WHAT: Formed in 1982 in response to the Israeli invasion of Lebanon, where it is based. One of the strongest members of the Iran-allied alliance, militarily and organizationally. A Shiite Muslim group. Took part in repeated attacks against the United States through the mid-1990s, including the deadly 1983 bombing of a U.S. Marines barrack in Beirut, Lebanon’s capital. Has participated in Lebanon’s government since 1992. Its military wing is stronger than the country’s armed forces.

BACKGROUND: A 2006 war with Israel provoked by Hezbollah’s kidnapping of Israeli soldiers devastated southern Lebanon and Beirut. Many ordinary Lebanese are deeply fearful of a new war with Israel in the wake of the Gaza fighting. Wary of a repeat of the war itself, Hezbollah has lobbed rockets and missiles across its southern border into Israel since the start of the war in Gaza, losing fighters daily in return fire, but held back from further dramatic escalation. That may have changed with a presumed Israeli strike this week that killed a Hamas leader sheltering in Lebanon. Hezbollah leader Hassan Nasrallah said Friday that his group had to retaliate, or else all of Lebanon would be vulnerable to Israeli attack.

Houthis

WHAT: Based in Yemen, overseeing one of the world’s most vital shipping routes for oil and other trade. Have launched rockets, missiles and drones at commercial vessels during the Gaza war. Forced some major shippers to change route and threatens a potentially major toll on the world’s economy. Formally known as Ansar Allah. Had its start as one of several armed groups vying internally for power in fractured, impoverished Yemen. While Shiite Muslim, it’s of a different branch than Iran. Group’s motto calls for destruction of Israel and the United States, though it has been largely focused on affairs in Yemen.

BACKGROUND: At odds with Yemen’s government, Houthis seized control of Yemen’s capital in 2014 and soon controlled much of the north. After Saudi Arabia and the United Arab Emirates opened attack in 2015 in an unsuccessful attempt to rout the Houthis, the Houthis moved increasingly close to Iran as a source of materiel support.

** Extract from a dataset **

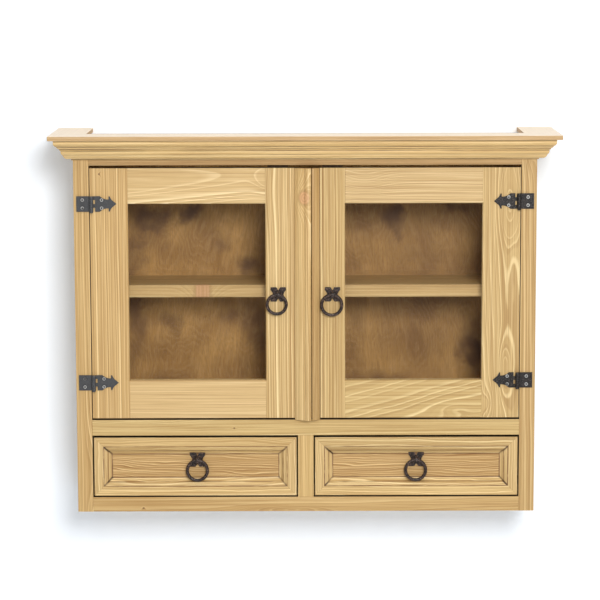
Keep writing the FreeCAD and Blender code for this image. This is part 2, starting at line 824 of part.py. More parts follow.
def hinge_pin(name, side, which):
    """A pin that is peened flush at its top, with its head below the leaves."""
    x = sided(side, hinge_axis)
    low = hinge_level(side, which) - hinge_half
    head_height = S.hinge_pin_head_height
    shaft = rod(f"{name}_shaft", S.hinge_pin_radius, S.hinge_height, x, hinge_axis_y, low, "Z")
    head = rod(f"{name}_head", S.hinge_pin_head_radius, head_height, x, hinge_axis_y, low - head_height, "Z")
    return fuse(f"{name}_pin", [shaft, head])


def screw(name, x, y, z):
    """A round-headed screw whose head stands on the leaf, with a driving recess."""
    head = doc.addObject("Part::Cone", f"{name}_head")
    head.Placement = FreeCAD.Placement(FreeCAD.Vector(), TURNS["-Y"])
    head.setExpression("Radius1", S.screw_head_radius.text)
    head.setExpression("Radius2", S.screw_crown_radius.text)
    head.setExpression("Height", S.screw_head_height.text)
    place(head, x, y, z)
    shank = rod(f"{name}_shank", S.screw_shank_radius, S.screw_length, x, y, z, "Y")
    crown = y - S.screw_head_height
    recess = rod(
        f"{name}_recess",
        S.screw_recess_radius,
        S.screw_recess_depth + S.overrun,
        x,
        crown - S.overrun,
        z,
        "Y",
    )
    return cut(f"{name}_screw", fuse(f"{name}_solid", [head, shank]), [recess])


def hinges():
    leaves, pins, frame_screws = [], [], []
    for name, side in SIDES.items():
        frame_face = face - S.hinge_leaf_thickness
        door_face = face + S.front_recess - S.hinge_leaf_thickness
        frame_holes = screw_holes(f"leaf_{name}_hole", side, S.frame_screw_reach, frame_face)
        door_holes = screw_holes(f"door_leaf_{name}_hole", side, -S.door_screw_reach, door_face)
        door_leaves, door_screws = [], []
        for which in HINGE_LEVELS:
            leaves.append(frame_leaf(f"frame_{name}_{which}", side, which, frame_holes))
            door_leaves.append(door_leaf(f"door_{name}_{which}", side, which, door_holes))
            pins.append(hinge_pin(f"hinge_{name}_{which}", side, which))
            frame_x = sided(side, hinge_axis + S.frame_screw_reach)
            door_x = sided(side, hinge_axis - S.door_screw_reach)
            for level in screw_levels(side, which):
                frame_screws.append(screw(f"frame_{name}_{which}", frame_x, frame_face, level))
                door_screws.append(screw(f"door_{name}_{which}", door_x, door_face, level))
        group(f"door_{name}_hinge_leaves", door_leaves)
        group(f"door_{name}_hinge_screws", door_screws)
    group("hinge_leaves_frame", leaves)
    group("hinge_pins", pins)
    group("hinge_screws_frame", frame_screws)


# Ring pulls: a four-lobed plate with a forged eye and a stud behind it, and a ring hung in the eye
def plate_outline():
    """The four-lobed plate from the front, clockwise from the notch at its top."""
    right = [line_to(ZERO, S.plate_half_height * PLATE_NOTCH_SHARE)]
    for wide, tall, curve in PLATE_SHARES:
        u = S.plate_half_width * wide
        v = S.plate_half_height * tall
        right.append(arc_to(u, v, S.plate_half_height * curve, 1) if curve else line_to(u, v))
    left = []
    for index in range(len(right) - 2, 0, -1):
        step, source = right[index], right[index + 1]
        mirrored = line_to(-step.u, step.v)
        if source.radius is not None:
            mirrored = arc_to(-step.u, step.v, source.radius, 1)
        left.append(mirrored)
    return right + left


def ring_pull(name, x, plate_back, z):
    plate_front = plate_back - S.plate_thickness
    eye_y = plate_front - S.eye_standoff
    plate = prism(f"{name}_plate", "XZ", plate_outline(), S.plate_thickness, x, plate_back, z)
    half_eye = S.eye_width / 2
    eye = rod(f"{name}_eye", S.eye_radius, S.eye_width, x - half_eye, eye_y, z, "X")
    neck = box(
        f"{name}_neck",
        around(x, half_eye),
        (eye_y, plate_front),
        around(z, S.eye_neck_height / 2),
    )
    stud = rod(f"{name}_stud", S.stud_radius, S.stud_length, x, plate_back - S.plate_thickness / 2, z, "Y")
    hole_start = x - half_eye - S.overrun
    hole = rod(f"{name}_eye_hole", S.eye_hole_radius, S.eye_width + S.overrun * 2, hole_start, eye_y, z, "X")
    forged = fuse(f"{name}_forged", [plate, eye, neck, stud])
    node(cut(f"{name}_pull", forged, [hole]), f"{name}_ring_plate")
    lean = math.radians(RING_LEAN_DEGREES[name])
    radius = S.ring_radius * RING_SIZE_SHARES[name]
    ring = doc.addObject("Part::Torus", f"{name}_hoop")
    ring.Placement = FreeCAD.Placement(FreeCAD.Vector(), TURNS["Y"])
    ring.setExpression("Radius1", radius.text)
    ring.setExpression("Radius2", S.ring_wire_radius.text)
    ring_x = x - radius * math.sin(lean)
    ring_z = z - S.ring_drop - radius * math.cos(lean)
    place(ring, ring_x, eye_y, ring_z)
    node(ring, f"{name}_ring")


# Drawers: a mitred moulded frame round a sunk panel, and behind it a plain box with a thin bottom
def drawer_member_outline(turned, mirror):
    """A frame member's section: u runs inward from the outer edge, v from the face to the back."""
    ovolo_end = drawer_border + drawer_ovolo
    ovolo_foot = S.drawer_quirk + S.drawer_ovolo_drop
    cove_top = ovolo_foot + S.drawer_quirk
    panel_back = S.drawer_panel_recess + S.drawer_panel_thickness
    grooved = drawer_member_width - S.drawer_groove_depth
    steps = [
        (ZERO, ZERO, None, 0),
        (drawer_border, ZERO, None, 0),
        (drawer_border, S.drawer_quirk, None, 0),
        (ovolo_end, ovolo_foot, drawer_ovolo * DRAWER_RADIUS_SHARE, -1),
        (ovolo_end, cove_top, None, 0),
        (drawer_member_width, S.drawer_panel_recess, drawer_cove * DRAWER_RADIUS_SHARE, 1),
        (grooved, S.drawer_panel_recess, None, 0),
        (grooved, panel_back, None, 0),
        (drawer_member_width, panel_back, None, 0),
        (drawer_member_width, S.drawer_front_thickness, None, 0),
        (ZERO, S.drawer_front_thickness, None, 0),
    ]
    outline = []
    for inward, depth, radius, turn in steps:
        inward = inward if mirror > 0 else -inward
        u, v = (depth, inward) if turned else (inward, depth)
        way = turn * mirror * (1 if turned else -1)
        outline.append(line_to(u, v) if radius is None else arc_to(u, v, radius, way))
    return outline


def drawer_front(name, x, front, z, plate_seat):
    """The four members, of which the top one is notched for the pull's plate, and the panel's blank."""
    width = drawer_member_width
    members = []
    corners = {
        "low": [(x[0], z[0]), (x[1], z[0]), (x[1] - width, z[0] + width), (x[0] + width, z[0] + width)],
        "high": [(x[0], z[1]), (x[1], z[1]), (x[1] - width, z[1] - width), (x[0] + width, z[1] - width)],
        "start": [(x[0], z[0]), (x[0], z[1]), (x[0] + width, z[1] - width), (x[0] + width, z[0] + width)],
        "end": [(x[1], z[0]), (x[1], z[1]), (x[1] - width, z[1] - width), (x[1] - width, z[0] + width)],
    }
    runs = {
        "low": ("YZ", drawer_member_outline(True, 1), x[1] - x[0], x[0], z[0]),
        "high": ("YZ", drawer_member_outline(True, -1), x[1] - x[0], x[0], z[1]),
        "start": ("XY", drawer_member_outline(False, 1), z[1] - z[0], x[0], z[0]),
        "end": ("XY", drawer_member_outline(False, -1), z[1] - z[0], x[1], z[0]),
    }
    back = front + S.drawer_front_thickness
    for which, points in corners.items():
        plane, outline, length, run_x, run_z = runs[which]
        run = prism(f"{name}_{which}_run", plane, outline, length, run_x, front, run_z)
        plan = [line_to(*point) for point in points]
        mitre = prism(f"{name}_{which}_mitre", "XZ", plan, S.drawer_front_thickness, ZERO, back, ZERO)
        member = common(f"{name}_{which}", run, mitre)
        members.append(cut(f"{name}_{which}_notched", member, [plate_seat]) if which == "high" else member)
    group(f"{name}_front_frame", members)
    panel_inset = width - S.drawer_groove_depth + S.drawer_groove_gap
    panel_front = front + S.drawer_panel_recess
    return box(
        f"{name}_panel_blank",
        (x[0] + panel_inset, x[1] - panel_inset),
        (panel_front, panel_front + S.drawer_panel_thickness),
        (z[0] + panel_inset, z[1] - panel_inset),
    )


def drawer(name, side, pull_reach):
    label = f"drawer_{name}"
    front = face + S.front_recess
    x = across(side, S.muntin_width / 2 + S.drawer_side_gap, opening_edge - S.drawer_side_gap)
    z = (drawer_floor + S.drawer_bottom_gap, drawer_ceiling - S.drawer_top_gap)
    panel_front = front + S.drawer_panel_recess
    pull_x = sided(side, pull_reach)
    plate_seat = box(
        f"{label}_plate_seat",
        around(pull_x, S.plate_half_width + S.plate_seat_gap),
        (panel_front - S.plate_thickness - S.plate_seat_gap, panel_front),
        (drawer_pull_level, drawer_pull_level + S.plate_half_height + S.plate_seat_gap),
    )
    panel = drawer_front(label, x, front, z, plate_seat)
    hole = rod(
        f"{label}_stud_hole",
        S.stud_radius + S.stud_clearance,
        S.stud_length + S.overrun,
        pull_x,
        panel_front - S.overrun,
        drawer_pull_level,
        "Y",
    )
    node(cut(f"{label}_panel", panel, [hole]), f"{label}_front_panel")
    ring_pull(label, pull_x, panel_front, drawer_pull_level)

    front_back = front + S.drawer_front_thickness
    rear = back_front - S.drawer_rear_gap
    low = drawer_floor + S.drawer_runner_gap
    high = low + S.drawer_side_height
    bottom_z = (low + S.drawer_bottom_lift, low + S.drawer_bottom_lift + S.drawer_bottom_thickness)
    inside = (x[0] + S.drawer_side_thickness, x[1] - S.drawer_side_thickness)
    bottom_x = (inside[0] - S.drawer_bottom_groove, inside[1] + S.drawer_bottom_groove)
    bottom = box(f"{label}_bottom_sheet", bottom_x, (front_back, rear), bottom_z)
    sides = []
    for which, span in (("low", (x[0], inside[0])), ("high", (inside[1], x[1]))):
        blank = box(f"{label}_{which}_blank", span, (front_back, rear), (low, high))
        sides.append(cut(f"{label}_{which}_side", blank, [bottom]))
    back = box(f"{label}_back", inside, (rear - S.drawer_side_thickness, rear), (bottom_z[1], high))
    group(f"{label}_box", [*sides, back])
    node(bottom, f"{label}_bottom")


face_frame()
carcass()
back_and_hanging_rail()
guides_and_stops()
cornice()
for name, side, reach in (("left", LEFT, S.door_pull_left_reach), ("right", RIGHT, S.door_pull_right_reach)):
    door(name, side, reach)
    ring_pull(f"door_{name}", sided(side, reach), face + S.front_recess, door_pull_level)
hinges()
drawer("left", LEFT, S.drawer_pull_left_reach)
drawer("right", RIGHT, S.drawer_pull_right_reach)
doc.recompute()

faults = [item.Label for item in doc.Objects if {"Invalid", "Error"} & set(item.State)]
for item in nodes:
    if item.Shape.isNull() or not item.Shape.isValid() or not item.Shape.Solids:
        faults.append(item.Label)
if faults:
    raise SystemExit(f"these objects failed: {faults}")
os.makedirs("parts", exist_ok=True)
for item in nodes:
    item.Shape.exportStep(f"parts/{item.Label}.step")
    print(item.Label, len(item.Shape.Solids), round(item.Shape.Volume / 1000, 3))
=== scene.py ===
import math

import bpy
from mathutils import Matrix, Vector


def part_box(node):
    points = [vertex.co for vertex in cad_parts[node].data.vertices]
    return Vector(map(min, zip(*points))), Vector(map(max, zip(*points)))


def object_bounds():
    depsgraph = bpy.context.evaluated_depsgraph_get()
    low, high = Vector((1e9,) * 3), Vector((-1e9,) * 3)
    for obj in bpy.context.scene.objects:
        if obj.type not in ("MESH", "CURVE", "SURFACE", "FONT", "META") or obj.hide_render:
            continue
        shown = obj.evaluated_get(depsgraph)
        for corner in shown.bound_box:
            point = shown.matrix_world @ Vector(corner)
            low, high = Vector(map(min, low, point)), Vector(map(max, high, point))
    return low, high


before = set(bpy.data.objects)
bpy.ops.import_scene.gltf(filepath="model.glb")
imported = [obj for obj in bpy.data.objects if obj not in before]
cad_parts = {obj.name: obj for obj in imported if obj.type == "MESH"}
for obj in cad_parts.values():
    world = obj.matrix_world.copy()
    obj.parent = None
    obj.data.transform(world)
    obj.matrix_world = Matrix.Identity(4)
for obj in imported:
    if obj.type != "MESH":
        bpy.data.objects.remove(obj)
cad_low, cad_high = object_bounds()

# Face frame
# Two stiles and three rails of planed pine, 20 mm thick and tenoned together, with a short muntin
# between the drawers. All the pine is brushed along the grain, stained honey and waxed.


def feed(tree, kind, sockets=None, **settings):
    """Adds a shader node, sets it up, and gives its sockets a value or another node's output."""
    node = tree.nodes.new(f"ShaderNode{kind}")
    for name, value in settings.items():
        setattr(node, name, value)
    for name, value in (sockets or {}).items():
        if isinstance(value, bpy.types.NodeSocket):
            tree.links.new(value, node.inputs[name])
        else:
            node.inputs[name].default_value = value
    return node


def sums(tree, operation, *values):
    """One step of arithmetic on numbers or sockets."""
    return feed(tree, "Math", dict(enumerate(values)), operation=operation).outputs[0]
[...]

Saudi and U.S. attempts to formally end the Saudi-led war in Yemen have failed to bring Yemen’s war to a close, but had succeeded in stopping what were sporadic missile and drone strikes by the Houthis against their richer Gulf neighbors. The Houthis, who have limited popular support in Yemen outside of their immediate base, are seen as more independent of Iran in their actions than some of the other groups in the alliance. The strikes on shipping since Israel launched its campaign in Gaza are some of the Houthis’ first outward-facing attacks, other than at its Gulf enemies.

Iran-Allied Militias in Syria and Iraq

WHAT: Array of smaller Iranian-backed militant groups that have battled with U.S. and coalition forces in Iraq and Syria for years. Mount sporadic attacks against bases in the region where U.S. troops are deployed to fight Islamic State group insurgents.

BACKGROUND: There has been a dramatic spike in attacks by Iran’s proxies in those two countries since the open of the war between Israel and Hamas. Iraq says it is working with the U.S. to contain the militias there. On Thursday, the U.S. unleashed an airstrike against the headquarters of an Iran-backed militia in central Baghdad, killing a high-ranking militia commander. It was an attempt to discourage more attacks.

The Islamic State, Al-Qaida and Other Armed Sunni Muslim Groups

WHAT: Israel’s deadly military campaign in Gaza, and the United States’ support for it, are sparking calls to action by violent extremist groups that have long battled the West and other enemies.

BACKGROUND: On Thursday, a spokesman for the Islamic State called on Muslims around the world to carry out killings in what he said would be vengeance for the people of Gaza. “Oh lions of Islam, hunt your prey — the Jews, Christians, and their allies — in the streets and alleyways of America, Europe, and the world,” Abu Hudhayfa al-Ansar said in a speech transcribed by the SITE intelligence group. “Break into their homes, kill them, and torment them in every way you can.”